Three Megacities: A Comparative Approach
Mexico City, Tokyo, and Shanghai—megacities with populations of more than 20 million and with unique infrastructures—have in recent years all made pledges toward total sustainability. What can Los Angeles learn from their triumphs and struggles? Moderated by Matt Petersen, former chief sustainability officer of Los Angeles and chief executive officer of the Los Angeles Cleantech Incubator.
Uncovering Victor Hugo: A Conversation with the Curators
Curator Cynthia Burlingham and Allegra Pesenti discuss the background of the exhibition, the journeys it took them on, the archives and collections they explored, the discoveries they made, and the behind-the-scenes work that led to this rare and important survey.
The Mash-Up Americans Live!
The Mash-Up Americans podcast celebrates our cross-cultural, multi-hyphenated, noisy, joyous, messy modern society. With laughter and blunt honesty, hosts Rebecca Lehrer and Amy S. Choi dive into a wide range of topics through a lens of race, culture, and identity, celebrating the diverse communities that make us who we are and exploring what it means to be American today. Special guests are Vice News correspondent Dexter Thomas, comedian Marcella Arguello, and Keith Chen, associate professor of economics at the UCLA Anderson School of Management.

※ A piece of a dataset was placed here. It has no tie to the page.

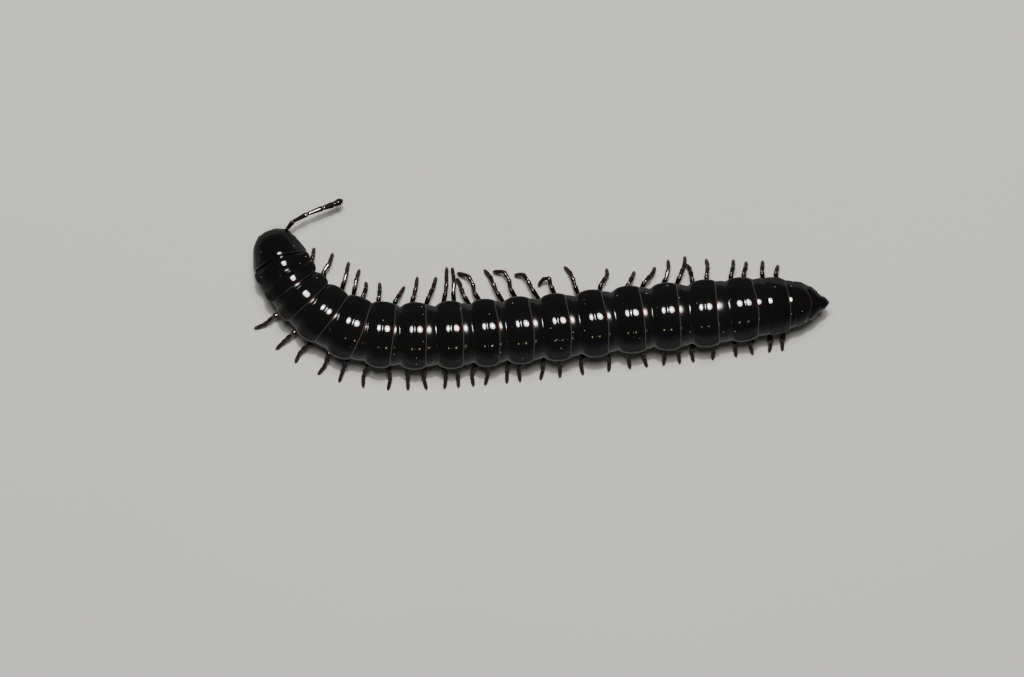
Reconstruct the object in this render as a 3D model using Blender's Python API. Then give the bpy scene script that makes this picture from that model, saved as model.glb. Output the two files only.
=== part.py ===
"""A black Notodesmus millipede, life size, walking with its front end curled to its right.

It is a flat-backed millipede. Its body is a row of hard rings strung on a back line that starts at
the collum's front margin and runs to the tail. Along that line, "tailward" is the way it runs,
"right" is the animal's right side and z is up from the floor. All sizes are in millimetres until
a mesh is made.
"""

import math

import bmesh
import bpy
from mathutils import Matrix, Vector

MM = 0.001
GAP = 0.3  # left between neighbouring pieces

# the back line: where the collum's front margin lies, the heading there, and each ring
COLLUM_FRONT = (-16.35, 3.86)
FRONT_HEADING = -73.0  # degrees from +X towards +Y, looking tailward
STEP = 0.02  # walking step along the line
LEAD = 1.0  # how far the line is carried on past both ends
RINGS = (
    # name, length, heading at the hind margin, width, top of the back, flat underside
    ("collum", 1.50, -69.0, 3.50, 4.50, 2.95),
    ("ring_02", 1.00, -61.0, 3.60, 4.60, 2.00),
    ("ring_03", 1.12, -52.5, 3.62, 4.66, 1.98),
    ("ring_04", 1.36, -42.0, 3.68, 4.72, 1.96),
    ("ring_05", 1.74, -28.5, 3.84, 4.80, 1.95),
    ("ring_06", 1.97, -13.5, 4.00, 4.86, 1.95),
    ("ring_07", 1.94, -2.0, 4.10, 4.90, 1.95),
    ("ring_08", 2.05, 1.5, 4.15, 4.90, 1.95),
    ("ring_09", 2.30, 3.3, 4.18, 4.90, 1.95),
    ("ring_10", 2.24, 4.3, 4.18, 4.90, 1.95),
    ("ring_11", 2.11, 4.6, 4.18, 4.90, 1.95),
    ("ring_12", 2.30, 5.8, 4.18, 4.90, 1.95),
    ("ring_13", 2.31, 6.5, 4.18, 4.90, 1.95),
    ("ring_14", 2.24, 4.6, 4.18, 4.90, 1.95),
    ("ring_15", 2.20, 4.4, 4.18, 4.90, 1.95),
    ("ring_16", 2.34, 6.2, 4.16, 4.88, 1.95),
    ("ring_17", 2.53, 6.4, 4.08, 4.80, 1.96),
    ("ring_18", 1.99, 3.6, 3.74, 4.58, 2.02),
    ("ring_19", 1.33, 1.5, 3.02, 4.22, 2.35),
    ("telson", 1.12, 1.5, 1.90, 3.85, 2.55),
)
# the last rings taper: share of the width, and of the back's height over the widest level, that is
# left at the hind margin
HIND_WIDTH = {"ring_17": 0.955, "ring_18": 0.87, "ring_19": 0.70}
HIND_TOP = {"ring_18": 0.96, "ring_19": 0.84}
TAPER_CURVE = 1.5  # exponent: the taper comes on slowly

# a ring's cross section and its profile from front to back
SIDES = 20
WIDEST_LEVEL = 0.47  # height of the widest level, as a share from underside to top
BACK_CURVE = 2.1  # exponent of the rounded back: 2 is an ellipse
BELLY_CURVE = 2.6  # and of the squarer belly
FLAT_ANGLE = 71.0  # the belly is flat beyond this many degrees below the horizontal
KEEL = 0.035  # how far the low side keel stands out, as a share of the half width
KEEL_POWER = 14  # how tightly it hugs the widest level
PROZONITE_SHARE = 0.30  # the narrower front part, as a share of the ring's length
PROZONITE_LEAST = 0.15  # and its least visible length
RING_PROFILE = (
    # place (0 to 1 on the prozonite, 1 to 2 on the metazonite), size, keel, rise of the belly
    (0.0, 0.865, 0.0, 0.14),
    (0.95, 0.890, 0.0, 0.0),
    (1.12, 0.955, 0.4, 0.0),
    (1.45, 0.985, 1.0, 0.0),
    (1.85, 1.0, 1.0, 0.0),
    (2.0, 0.965, 0.8, 0.0),
)
CONE_SLOPE = 0.42  # slope of the hollow hind face and of the front that sits in it
CONE_CLEAR = 0.26  # from a hind margin to the front rim of the next ring
NECK_CLEAR = 0.36  # and from the collum to the second ring, which meet flat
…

Bruce Talamon & Verdine White of Earth, Wind & Fire
Photographer Bruce Talamon saw it all during the golden age of soul, R&B, and funk. Throughout the 1970s and early 1980s, he found himself backstage with an all-access pass to the heart of the music scene, photographing icons such as James Brown, Diana Ross, Marvin Gaye, Rick James, Parliament-Funkadelic, Gil Scott-Heron, Aretha Franklin, the Jackson Five, Isaac Hayes, Chaka Khan, Al Green, Barry White, and Donna Summer. He is joined by one of his favorite subjects, bassist Verdine White of Earth, Wind & Fire.
Solving California’s Water Future
In order to achieve complete sustainability, Los Angeles must contend with serious finance, governance, environmental, and water management challenges. A panel of experts will discuss the impact of climate change on the city’s water supply and ways to improve long-term conservation and infrastructure, including a move toward local water. Panelists: Adel Hagekhalil, assistant director at L.A. Sanitation; Neil Berg, associate director of science at the UCLA Center for Climate Science; and Erica Fernandez Zamora, director of organizing at the Community Water Center in the Central Valley. Moderated by Mark Gold, UCLA associate vice chancellor of environment and sustainability.
Q&A with Tisa Bryant, Ernest Hardy, and director James Spooner: "Afro-Punk"
Q&A with James Spooner, Tisa Bryant, and Ernest Hardy follows a screening of "Afro-Punk." James Spooner’s audacious rock documentary follows four black people from different cities who are immersed in overwhelmingly white punk scenes. Featuring performances by Bad Brains and Cipher and exclusive interviews with Fishbone, Dead Kennedys, and Candiria, the film gives a voice to black punk fans, who are often excluded from both white and black music communities.